In Moreira’s own words, I don’t think I could have come up with this combinatorial proof without having previously used topological dynamics to prove it in the first place and without the earlier work with Bergelson.

Learn more

The paper published in Annals is freely downloadable from arXiv, it contains the simple proof we have included:

Joel Moreira, Monochromatic sums and products in \(\mathbf{N}\), Annals of Math. 185 (2017), 1069-1090.

A little earlier Ben Green and Tom Sanders have proved the theorem on \(F_p\), the prime field of \(p\) elements.

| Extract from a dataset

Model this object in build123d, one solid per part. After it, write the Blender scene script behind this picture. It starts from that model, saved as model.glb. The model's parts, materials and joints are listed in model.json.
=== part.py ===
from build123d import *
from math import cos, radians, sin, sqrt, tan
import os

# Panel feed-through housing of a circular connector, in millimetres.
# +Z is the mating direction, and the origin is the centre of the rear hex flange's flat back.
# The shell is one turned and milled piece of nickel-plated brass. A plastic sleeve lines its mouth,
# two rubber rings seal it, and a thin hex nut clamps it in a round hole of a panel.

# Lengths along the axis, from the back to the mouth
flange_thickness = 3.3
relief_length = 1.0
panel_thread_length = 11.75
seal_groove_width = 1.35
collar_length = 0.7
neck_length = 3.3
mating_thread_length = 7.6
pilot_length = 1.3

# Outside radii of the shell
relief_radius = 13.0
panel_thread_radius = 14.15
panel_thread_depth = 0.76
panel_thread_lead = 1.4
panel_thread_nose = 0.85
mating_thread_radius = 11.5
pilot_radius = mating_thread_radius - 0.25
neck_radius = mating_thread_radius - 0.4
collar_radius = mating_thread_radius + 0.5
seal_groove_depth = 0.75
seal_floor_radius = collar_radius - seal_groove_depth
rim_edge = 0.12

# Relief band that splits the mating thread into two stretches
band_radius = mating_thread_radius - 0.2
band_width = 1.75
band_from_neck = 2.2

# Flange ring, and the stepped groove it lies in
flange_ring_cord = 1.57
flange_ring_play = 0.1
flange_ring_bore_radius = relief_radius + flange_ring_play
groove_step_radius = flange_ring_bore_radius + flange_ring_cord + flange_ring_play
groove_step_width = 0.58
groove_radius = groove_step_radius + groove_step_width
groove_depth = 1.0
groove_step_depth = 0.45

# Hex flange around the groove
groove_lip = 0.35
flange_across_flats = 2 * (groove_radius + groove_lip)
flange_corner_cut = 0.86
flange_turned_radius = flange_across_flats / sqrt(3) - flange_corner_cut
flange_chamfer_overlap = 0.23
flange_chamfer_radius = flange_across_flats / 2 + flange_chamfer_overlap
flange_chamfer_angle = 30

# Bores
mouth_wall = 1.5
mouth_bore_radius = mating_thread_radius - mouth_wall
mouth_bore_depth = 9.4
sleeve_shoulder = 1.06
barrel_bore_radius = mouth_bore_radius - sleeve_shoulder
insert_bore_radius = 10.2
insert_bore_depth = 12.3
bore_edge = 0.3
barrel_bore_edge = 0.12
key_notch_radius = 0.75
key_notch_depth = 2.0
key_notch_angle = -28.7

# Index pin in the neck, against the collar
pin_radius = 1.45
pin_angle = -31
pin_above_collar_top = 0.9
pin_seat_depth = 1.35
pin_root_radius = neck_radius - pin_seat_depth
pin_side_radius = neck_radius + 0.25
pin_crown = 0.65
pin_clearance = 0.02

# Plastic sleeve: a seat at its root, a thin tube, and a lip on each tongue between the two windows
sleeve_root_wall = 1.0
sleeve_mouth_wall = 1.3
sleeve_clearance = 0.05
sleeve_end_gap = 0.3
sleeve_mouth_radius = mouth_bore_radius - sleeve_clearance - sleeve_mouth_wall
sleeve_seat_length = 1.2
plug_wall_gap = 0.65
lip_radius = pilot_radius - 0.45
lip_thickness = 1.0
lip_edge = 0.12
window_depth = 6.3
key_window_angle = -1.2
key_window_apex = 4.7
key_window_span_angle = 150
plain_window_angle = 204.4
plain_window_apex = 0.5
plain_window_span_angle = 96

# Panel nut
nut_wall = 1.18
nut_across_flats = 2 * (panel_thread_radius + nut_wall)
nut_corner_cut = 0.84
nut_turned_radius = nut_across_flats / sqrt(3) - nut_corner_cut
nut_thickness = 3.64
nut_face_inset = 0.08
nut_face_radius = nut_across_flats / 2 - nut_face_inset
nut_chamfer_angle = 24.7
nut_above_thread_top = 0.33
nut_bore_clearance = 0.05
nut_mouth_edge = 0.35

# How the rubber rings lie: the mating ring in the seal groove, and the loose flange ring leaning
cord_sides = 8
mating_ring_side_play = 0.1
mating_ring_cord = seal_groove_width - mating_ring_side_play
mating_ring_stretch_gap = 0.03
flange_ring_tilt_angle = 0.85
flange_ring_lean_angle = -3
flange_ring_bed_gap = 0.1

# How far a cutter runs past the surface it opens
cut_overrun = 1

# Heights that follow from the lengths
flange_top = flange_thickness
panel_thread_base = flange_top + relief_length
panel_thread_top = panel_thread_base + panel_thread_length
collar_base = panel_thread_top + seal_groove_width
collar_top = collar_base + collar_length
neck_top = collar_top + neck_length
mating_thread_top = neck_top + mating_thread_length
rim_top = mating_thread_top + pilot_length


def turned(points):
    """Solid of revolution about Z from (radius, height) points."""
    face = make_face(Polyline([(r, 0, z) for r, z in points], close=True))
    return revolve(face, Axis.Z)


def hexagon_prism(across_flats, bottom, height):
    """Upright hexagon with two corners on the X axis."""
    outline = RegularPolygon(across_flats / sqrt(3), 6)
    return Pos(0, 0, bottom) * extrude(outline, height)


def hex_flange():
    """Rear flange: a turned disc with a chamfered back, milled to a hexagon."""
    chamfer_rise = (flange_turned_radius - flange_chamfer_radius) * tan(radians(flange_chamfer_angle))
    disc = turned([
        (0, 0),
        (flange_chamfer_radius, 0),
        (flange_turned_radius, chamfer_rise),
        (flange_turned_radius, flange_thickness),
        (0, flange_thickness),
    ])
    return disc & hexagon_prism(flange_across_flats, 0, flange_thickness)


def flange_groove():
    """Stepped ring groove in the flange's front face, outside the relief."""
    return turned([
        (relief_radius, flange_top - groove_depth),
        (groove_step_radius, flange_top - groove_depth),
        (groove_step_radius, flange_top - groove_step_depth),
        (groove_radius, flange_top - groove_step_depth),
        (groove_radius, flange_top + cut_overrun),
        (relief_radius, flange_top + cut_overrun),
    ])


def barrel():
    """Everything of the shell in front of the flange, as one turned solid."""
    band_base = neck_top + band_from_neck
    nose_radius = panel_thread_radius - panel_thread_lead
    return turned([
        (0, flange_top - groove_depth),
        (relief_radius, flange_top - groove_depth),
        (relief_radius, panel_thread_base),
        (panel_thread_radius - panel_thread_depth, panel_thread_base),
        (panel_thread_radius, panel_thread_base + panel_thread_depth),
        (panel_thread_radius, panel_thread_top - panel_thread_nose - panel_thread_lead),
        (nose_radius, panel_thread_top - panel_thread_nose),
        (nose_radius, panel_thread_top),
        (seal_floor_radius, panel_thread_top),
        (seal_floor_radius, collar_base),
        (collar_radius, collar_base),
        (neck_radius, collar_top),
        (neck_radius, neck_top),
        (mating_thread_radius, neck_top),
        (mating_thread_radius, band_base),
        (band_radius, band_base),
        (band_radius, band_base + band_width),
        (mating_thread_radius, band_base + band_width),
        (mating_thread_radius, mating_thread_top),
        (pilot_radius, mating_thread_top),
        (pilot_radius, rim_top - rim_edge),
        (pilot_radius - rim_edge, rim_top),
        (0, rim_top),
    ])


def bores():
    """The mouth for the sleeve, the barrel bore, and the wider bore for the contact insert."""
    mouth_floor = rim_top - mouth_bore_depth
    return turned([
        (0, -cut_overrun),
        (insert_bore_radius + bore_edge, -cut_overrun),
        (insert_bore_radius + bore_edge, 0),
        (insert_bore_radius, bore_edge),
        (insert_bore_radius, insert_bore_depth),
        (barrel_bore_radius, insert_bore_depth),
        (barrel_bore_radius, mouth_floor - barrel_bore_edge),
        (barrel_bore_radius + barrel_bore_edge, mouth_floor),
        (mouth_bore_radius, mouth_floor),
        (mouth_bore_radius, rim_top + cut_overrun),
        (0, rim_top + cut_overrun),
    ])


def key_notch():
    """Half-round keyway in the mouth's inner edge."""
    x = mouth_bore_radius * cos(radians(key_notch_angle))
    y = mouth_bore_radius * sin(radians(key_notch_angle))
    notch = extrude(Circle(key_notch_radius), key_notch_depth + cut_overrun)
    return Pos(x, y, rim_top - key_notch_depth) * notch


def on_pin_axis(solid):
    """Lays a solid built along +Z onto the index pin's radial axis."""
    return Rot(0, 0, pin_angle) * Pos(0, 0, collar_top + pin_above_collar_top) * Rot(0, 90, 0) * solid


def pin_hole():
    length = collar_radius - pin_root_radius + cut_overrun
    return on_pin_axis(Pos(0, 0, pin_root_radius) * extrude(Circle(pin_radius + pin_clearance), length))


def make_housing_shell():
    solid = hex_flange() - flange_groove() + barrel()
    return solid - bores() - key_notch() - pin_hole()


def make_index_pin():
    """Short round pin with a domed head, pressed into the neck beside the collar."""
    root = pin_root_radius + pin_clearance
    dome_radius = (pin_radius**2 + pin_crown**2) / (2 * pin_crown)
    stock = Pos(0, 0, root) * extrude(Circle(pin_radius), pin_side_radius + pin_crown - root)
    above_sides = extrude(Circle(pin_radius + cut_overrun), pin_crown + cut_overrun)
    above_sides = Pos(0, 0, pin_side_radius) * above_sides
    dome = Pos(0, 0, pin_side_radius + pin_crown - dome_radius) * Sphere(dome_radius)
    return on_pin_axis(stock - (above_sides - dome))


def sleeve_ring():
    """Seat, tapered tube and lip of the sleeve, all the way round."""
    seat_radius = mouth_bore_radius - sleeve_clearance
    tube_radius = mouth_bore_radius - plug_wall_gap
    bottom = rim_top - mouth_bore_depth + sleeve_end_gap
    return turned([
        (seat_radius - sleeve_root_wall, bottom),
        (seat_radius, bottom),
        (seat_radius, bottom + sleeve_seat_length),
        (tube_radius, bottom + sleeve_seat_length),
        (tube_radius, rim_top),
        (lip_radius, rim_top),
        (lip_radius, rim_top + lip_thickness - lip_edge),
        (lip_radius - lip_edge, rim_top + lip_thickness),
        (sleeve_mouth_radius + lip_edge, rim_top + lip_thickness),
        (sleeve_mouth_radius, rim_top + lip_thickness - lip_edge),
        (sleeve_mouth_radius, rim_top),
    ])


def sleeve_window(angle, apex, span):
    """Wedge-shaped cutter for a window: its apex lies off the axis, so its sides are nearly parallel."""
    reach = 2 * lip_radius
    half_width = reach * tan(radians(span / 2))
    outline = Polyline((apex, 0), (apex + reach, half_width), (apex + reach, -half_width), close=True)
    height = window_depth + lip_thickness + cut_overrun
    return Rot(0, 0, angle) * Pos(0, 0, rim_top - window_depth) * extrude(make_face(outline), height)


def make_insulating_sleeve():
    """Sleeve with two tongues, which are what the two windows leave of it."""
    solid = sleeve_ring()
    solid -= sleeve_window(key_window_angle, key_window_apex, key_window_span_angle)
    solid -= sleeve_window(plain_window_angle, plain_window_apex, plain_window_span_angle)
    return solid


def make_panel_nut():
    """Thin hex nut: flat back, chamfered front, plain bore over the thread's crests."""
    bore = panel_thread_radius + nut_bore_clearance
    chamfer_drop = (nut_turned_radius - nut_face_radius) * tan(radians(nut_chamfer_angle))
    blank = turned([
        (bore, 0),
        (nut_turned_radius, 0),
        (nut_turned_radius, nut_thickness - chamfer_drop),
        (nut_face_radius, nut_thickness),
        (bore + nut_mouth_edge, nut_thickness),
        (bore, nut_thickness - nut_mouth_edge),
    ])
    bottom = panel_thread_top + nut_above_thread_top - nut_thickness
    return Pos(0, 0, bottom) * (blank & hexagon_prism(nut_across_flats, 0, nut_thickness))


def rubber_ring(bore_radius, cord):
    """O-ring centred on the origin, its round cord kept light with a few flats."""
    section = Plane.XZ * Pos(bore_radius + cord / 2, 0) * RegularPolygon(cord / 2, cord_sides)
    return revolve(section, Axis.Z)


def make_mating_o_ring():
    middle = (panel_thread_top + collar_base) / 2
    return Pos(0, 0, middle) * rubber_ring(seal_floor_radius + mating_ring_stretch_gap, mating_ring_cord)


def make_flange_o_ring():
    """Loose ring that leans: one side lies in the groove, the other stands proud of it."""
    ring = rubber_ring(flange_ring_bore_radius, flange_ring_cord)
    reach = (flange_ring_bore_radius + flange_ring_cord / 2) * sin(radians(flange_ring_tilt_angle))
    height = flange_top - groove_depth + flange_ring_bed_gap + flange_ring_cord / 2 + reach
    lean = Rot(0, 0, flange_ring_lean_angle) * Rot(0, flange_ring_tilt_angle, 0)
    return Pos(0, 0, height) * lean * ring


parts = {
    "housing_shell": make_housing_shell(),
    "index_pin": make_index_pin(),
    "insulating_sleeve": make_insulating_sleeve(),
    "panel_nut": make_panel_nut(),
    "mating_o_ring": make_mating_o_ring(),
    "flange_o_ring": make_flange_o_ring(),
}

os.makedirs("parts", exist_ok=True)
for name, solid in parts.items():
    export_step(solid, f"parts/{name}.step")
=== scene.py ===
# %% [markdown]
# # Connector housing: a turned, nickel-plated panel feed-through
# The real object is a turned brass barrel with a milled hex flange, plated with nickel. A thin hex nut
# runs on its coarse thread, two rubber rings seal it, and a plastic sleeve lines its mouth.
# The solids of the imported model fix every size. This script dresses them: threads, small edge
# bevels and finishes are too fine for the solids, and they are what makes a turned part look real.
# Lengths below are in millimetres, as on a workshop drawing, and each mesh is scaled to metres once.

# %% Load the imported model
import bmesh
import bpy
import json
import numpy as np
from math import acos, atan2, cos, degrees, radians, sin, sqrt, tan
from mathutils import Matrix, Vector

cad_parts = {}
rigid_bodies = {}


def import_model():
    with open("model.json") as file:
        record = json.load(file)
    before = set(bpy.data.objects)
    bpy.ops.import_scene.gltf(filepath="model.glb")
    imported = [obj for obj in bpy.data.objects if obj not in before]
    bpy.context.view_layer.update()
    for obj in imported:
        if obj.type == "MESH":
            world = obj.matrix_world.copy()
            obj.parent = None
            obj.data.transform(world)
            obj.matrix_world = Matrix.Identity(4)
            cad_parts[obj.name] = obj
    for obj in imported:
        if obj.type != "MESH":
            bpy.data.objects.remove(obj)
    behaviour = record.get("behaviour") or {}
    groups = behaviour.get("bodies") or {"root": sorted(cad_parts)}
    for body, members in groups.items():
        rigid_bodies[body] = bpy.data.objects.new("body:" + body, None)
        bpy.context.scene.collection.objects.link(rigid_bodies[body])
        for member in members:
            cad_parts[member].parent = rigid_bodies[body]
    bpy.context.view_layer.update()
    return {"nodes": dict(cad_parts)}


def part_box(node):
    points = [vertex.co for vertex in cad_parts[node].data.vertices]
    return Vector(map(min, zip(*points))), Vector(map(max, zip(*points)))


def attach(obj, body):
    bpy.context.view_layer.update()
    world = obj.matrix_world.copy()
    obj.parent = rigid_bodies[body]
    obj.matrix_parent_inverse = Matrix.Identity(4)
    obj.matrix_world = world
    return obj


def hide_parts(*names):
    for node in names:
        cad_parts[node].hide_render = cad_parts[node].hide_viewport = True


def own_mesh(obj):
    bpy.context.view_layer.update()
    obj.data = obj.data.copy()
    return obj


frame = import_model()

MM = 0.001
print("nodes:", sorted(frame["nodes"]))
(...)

Since here the set is finite they prove that a fraction of the \(c_rp^2\) ternaries are monochromatic, the constant \(c_r>0\) being dependent only on the number of colours.

Their proof is also free on the web:

Ben Green y Tom Sanders, Monochromatic sums and products, Discrete Analysis 2016:5 (48 pages). 

The journal Discrete Analysis is an experiment in electronic journals. There is no publication but a page with a description of the work and its merit. The article rests on arXiv (with its own style that gives it a published feel). On the other hand, the journal has its review process and is of high quality. In addition, there are no (or minimal) costs for publishers. It is a model of what a mathematical publication should be. As we can see, the best mathematicians publish in it: Green is the one who, together with Tao, proved that primes contain arbitrarily long arithmetic progressions.

On the subject of mathematics and the combinatorics of colours (and despite my colour blindness), I cannot resist recommending here the book:

Alexander Soifer, The mathematical Coloring Book. Mathematics of Coloring and the Colourful Life of Its Creators, Springer, 2009.

It is a new kind of mathematical book. It exposes mathematics without forgetting the mathematicians who created it. It reads like a novel.